**** Data shown ****

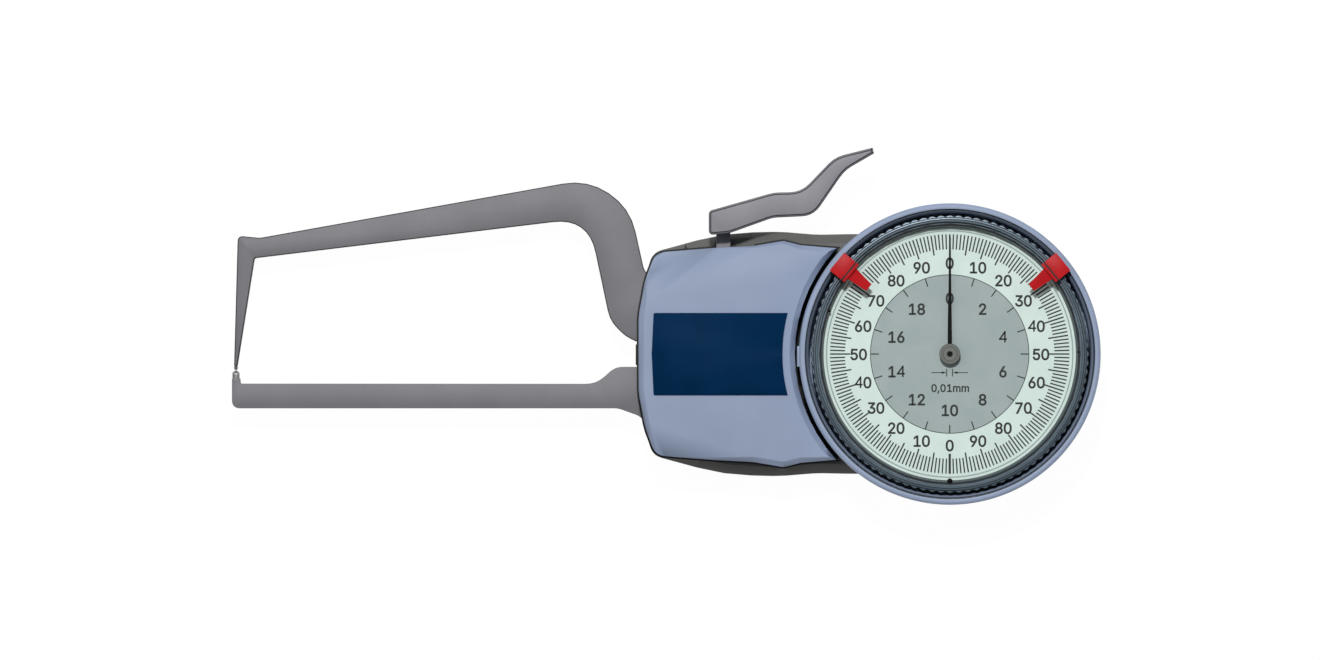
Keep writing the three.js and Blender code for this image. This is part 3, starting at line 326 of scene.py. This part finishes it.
def finish_piece(bm, name, body, material, sharp_degrees=32):
    """The bmesh, in millimetres, as a smooth-shaded piece that rides on its body."""
    bmesh.ops.scale(bm, vec=(MM, MM, MM), verts=bm.verts)
    mesh = bpy.data.meshes.new(name)
    bm.to_mesh(mesh)
    bm.free()
    mesh.polygons.foreach_set("use_smooth", [True] * len(mesh.polygons))
    mesh.set_sharp_from_angle(angle=math.radians(sharp_degrees))
    piece = bpy.data.objects.new(name, mesh)
    bpy.context.scene.collection.objects.link(piece)
    for key in [material] if isinstance(material, str) else material:
        mesh.materials.append(MATERIALS[key])
    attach(piece, body)
    return piece


def node_bmesh(node, merge_mm=0.0005):
    """A CAD solid as a merged bmesh in millimetres."""
    bm = bmesh.new()
    bm.from_mesh(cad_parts[node].data)
    bmesh.ops.scale(bm, vec=(1 / MM, 1 / MM, 1 / MM), verts=bm.verts)
    bmesh.ops.remove_doubles(bm, verts=bm.verts, dist=merge_mm)
    bmesh.ops.dissolve_limit(bm, angle_limit=math.radians(1), verts=bm.verts, edges=bm.edges)
    return bm


def round_edges(bm, sharper_than, bevel_mm, segments, material_index=-1, above=-math.inf):
    """Rounds the edges above a height whose faces turn by more than an angle in degrees."""
    bm.normal_update()
    edges = [e for e in bm.edges if e.is_manifold and e.calc_face_angle() > math.radians(sharper_than)
             and min(vert.co.z for vert in e.verts) > above]
    bmesh.ops.bevel(bm, geom=edges, offset=bevel_mm, offset_type="OFFSET", affect="EDGES",
                    segments=segments, profile=0.5, clamp_overlap=True, material=material_index)


def refined(node, body, material, bevel_mm, segments=2, edge_shade_material=None):
    """A CAD solid with its sharp edges rounded, which stands for the node."""
    bm = node_bmesh(node)
    # Given an edge shade material, the rounded edges take it as painted shade
    round_edges(bm, 38, bevel_mm, segments, 1 if edge_shade_material else -1)
    return finish_refined(bm, node, body, material, edge_shade_material)


def finish_refined(bm, node, body, material, edge_shade_material=None):
    bmesh.ops.triangulate(bm, faces=[f for f in bm.faces if len(f.verts) > 4])
    materials = [material, edge_shade_material] if edge_shade_material else material
    piece = finish_piece(bm, f"{node}_finished", body, materials)
    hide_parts(node)
    return piece


def turned_ring(profile, steps):
    """A closed profile of (radius, height) spun round the dial axis."""
    bm = bmesh.new()
    verts = [bm.verts.new((radius, 0, height)) for radius, height in profile]
    edges = [bm.edges.new((verts[i], verts[(i + 1) % len(verts)])) for i in range(len(verts))]
    bmesh.ops.spin(bm, geom=verts + edges, axis=(0, 0, 1), cent=(0, 0, 0), angle=FULL_TURN,
                   steps=steps, use_merge=True)
    bmesh.ops.remove_doubles(bm, verts=bm.verts, dist=0.0005)
    bmesh.ops.recalc_face_normals(bm, faces=bm.faces)
    return bm


def bar(bm, length, width, height, matrix):
    """Adds a block of these sizes to the bmesh."""
    size = Matrix.Diagonal((length, width, height, 1))
    bmesh.ops.create_cube(bm, size=1, matrix=matrix @ size)


def join(target, source):
    """Adds one bmesh to another and frees it."""
    scratch = bpy.data.meshes.new("scratch")
    source.to_mesh(scratch)
    source.free()
    target.from_mesh(scratch)
    bpy.data.meshes.remove(scratch)


def round_profile(profile, radius, steps=3):
    """A closed profile whose corners are rounded by up to radius."""
    rounded = []
    count = len(profile)
    for i, corner in enumerate(profile):
        here = Vector(corner)
        before = Vector(profile[i - 1]) - here
        after = Vector(profile[(i + 1) % count]) - here
        reach = min(radius, before.length * 0.45, after.length * 0.45)
        start = here + before.normalized() * reach
        end = here + after.normalized() * reach
        for step in range(steps + 1):
            t = step / steps
            rounded.append(start * (1 - t) ** 2 + here * (2 * t * (1 - t)) + end * t ** 2)
    return rounded


def guard_ring():
    """The painted ring round the bezel, with a fine groove just inside its rim, made dark with painted
    shade.
    """
    rim_bevel = 0.45
    inner_top = RING_RADIUS - 1.3
    groove_floor = RING_TOP - 0.9
    profile = [
        (25, 15), (RING_FOOT, 15), (RING_FOOT, RING_BOTTOM), (RING_RADIUS, RING_BOTTOM),
        (RING_RADIUS, RING_TOP - rim_bevel), (RING_RADIUS - rim_bevel, RING_TOP),
        (inner_top + 0.1, RING_TOP), (inner_top, groove_floor), (inner_top - 0.22, groove_floor),
        (inner_top - 0.26, RING_TOP - 0.3), (RING_FOOT + 0.1, 24.4),
        (RING_FOOT, 20), (RING_FOOT, 16.5), (25, 16.5),
    ]
    bm = turned_ring(round_profile(profile, 0.2, 2), 192)
    # The groove's faces take the dark cone finish as painted shade
    for face in bm.faces:
        centre = face.calc_center_median()
        if inner_top - 0.25 < math.hypot(centre.x, centre.y) < inner_top + 0.06 and centre.z > RING_TOP - 1:
            face.material_index = 1
    ring = finish_piece(bm, "dial_guard_ring_finished", "housing", ["ring", "cone"])
    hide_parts("dial_guard_ring")
    guard_ring_lug()


def guard_ring_lug():
    """The small block on the ring's side that faces the front cover."""
    length, width, height = 1.4, 4.4, 11.2
    reach = 0.42
    below_rim = 0.7
    bm = bmesh.new()
    bar(bm, length, width, height, Matrix.Translation((
        length / 2 - RING_RADIUS - reach, -0.5, RING_TOP - below_rim - height / 2)))
    bmesh.ops.bevel(bm, geom=bm.edges[:], offset=0.15, offset_type="OFFSET", affect="EDGES",
                    segments=2, profile=0.5, clamp_overlap=True, material=-1)
    finish_piece(bm, "guard_ring_lug", "housing", "ring")


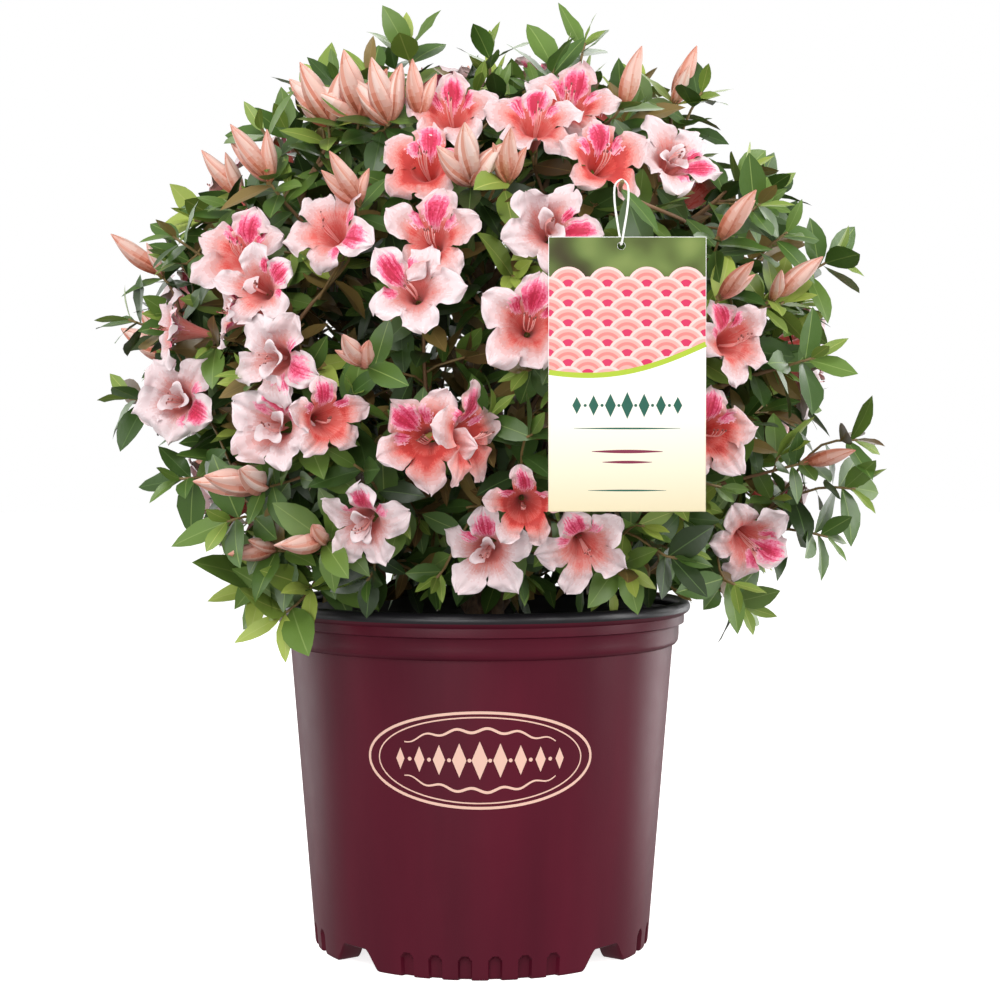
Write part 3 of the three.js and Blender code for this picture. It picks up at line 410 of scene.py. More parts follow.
# %% [markdown]
# ## The pot
# The pot is blow-moulded in maroon plastic, with a black skin inside that shows on top of the
# rolled rim. A lathe would give a round foot, but the real one stands on four feet with shallow
# flutes. So the wall is a grid of points: for each height and each angle a radius, and at the
# bottom a height for each angle. The plastic has a soft shine and faint upright drag marks.

# %% Sizes of the pot
POT_HEIGHT = 240.0
POT_SIDES = 720
WALL = 2.0
FOOT_RADIUS = 117.6
FOOT_INNER_RADIUS = 101.0
FOOT_EDGE = 0.8
FOOT_ZONE = 24.0
SHOULDER = (134.6, 209.0)
NECK = (142.5, 224.5)
ROLL_RADIUS = 4.5
ROLL_TURNS = (-65, 235)
FLOOR_UNDER = 14.0
SOIL_TOP = 212.0
BLACK_ABOVE = 233.5
BLACK_ROWS = 10
# Steps of the outer lower edge, in from the foot's radius and up from its level
OUTER_EDGE = ((1.2, 0.0), (0.35, 0.35))
# Outline over the shoulder, the band and the neck, then down inside the roll: radius and height
OUTSIDE = (
    SHOULDER, (136.9, 210.0), (138.2, 211.6), (138.6, 213), (138.9, 216), (139.0, 222.0),
    (139.6, 223.4), (141.4, 224.2), NECK, (142.7, 227), (142.6, 230.2),
)
INSIDE = ((139.8, 229), (138, 224), (137, 220), (136.4, 213))
print("the pot is", 2 * (NECK[0] + ROLL_RADIUS), "mm across its rim")

# %% Feet and flutes
FOOT_EVERY = 90
NOTCH_HEIGHT = 13.0
NOTCH_ANGLES = (4.6, 10.4)
FLUTE_PLACES = (4.75, 14.25, 23.75)
FLUTE_HALF_ANGLE = 2.1
FLUTE_HEIGHT, FLUTE_ARCH, FLUTE_END = 16.5, 4, 1.6
FLUTE_DEPTH = 3.2
FLUTE_SIDE = (0.8, 1.1)


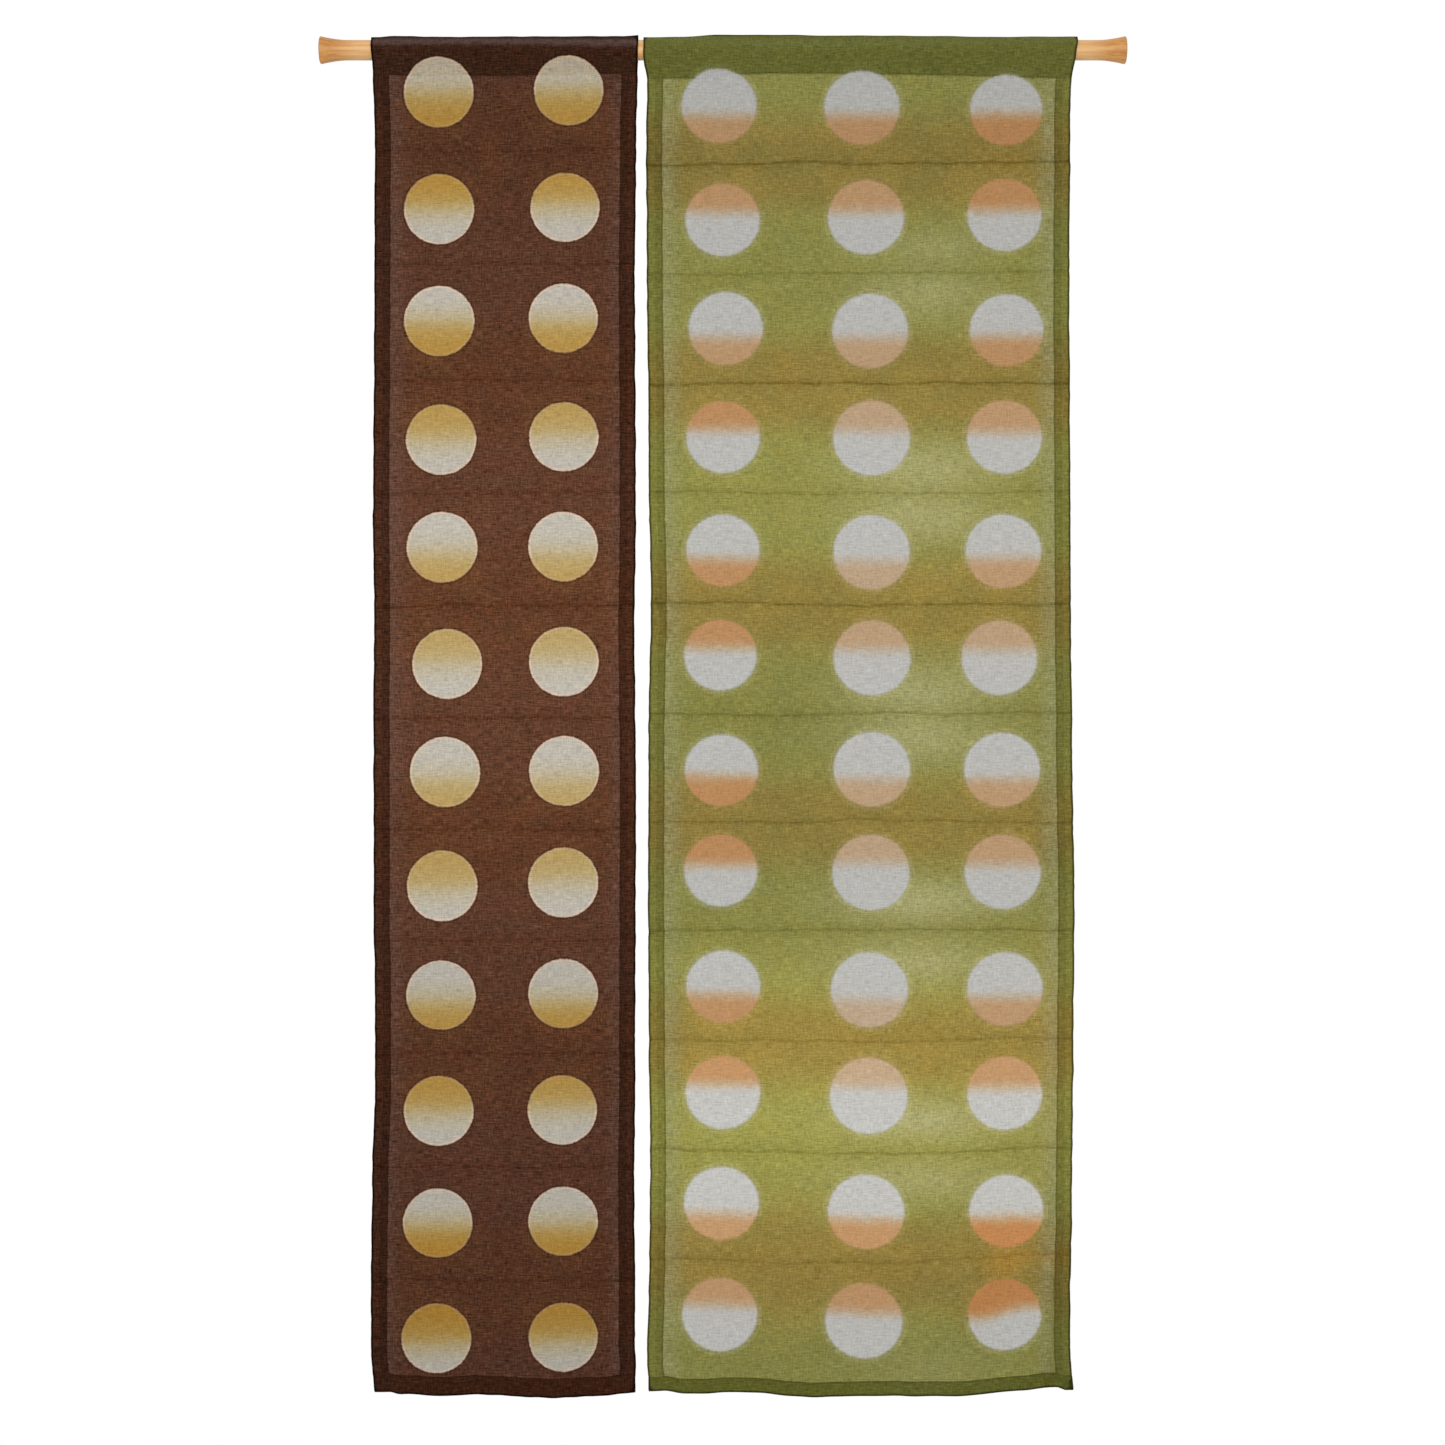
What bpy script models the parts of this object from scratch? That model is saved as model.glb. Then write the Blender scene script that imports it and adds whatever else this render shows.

****

#### What is needed
Reproduce exactly the lines from the one containing "Write part 3" through the one containing "# bottom a height", inclusive, and nothing else.

#### Full answer
Write part 3 of the three.js and Blender code for this picture. It picks up at line 410 of scene.py. More parts follow.
# %% [markdown]
# ## The pot
# The pot is blow-moulded in maroon plastic, with a black skin inside that shows on top of the
# rolled rim. A lathe would give a round foot, but the real one stands on four feet with shallow
# flutes. So the wall is a grid of points: for each height and each angle a radius, and at the
# bottom a height for each angle. The plastic has a soft shine and faint upright drag marks.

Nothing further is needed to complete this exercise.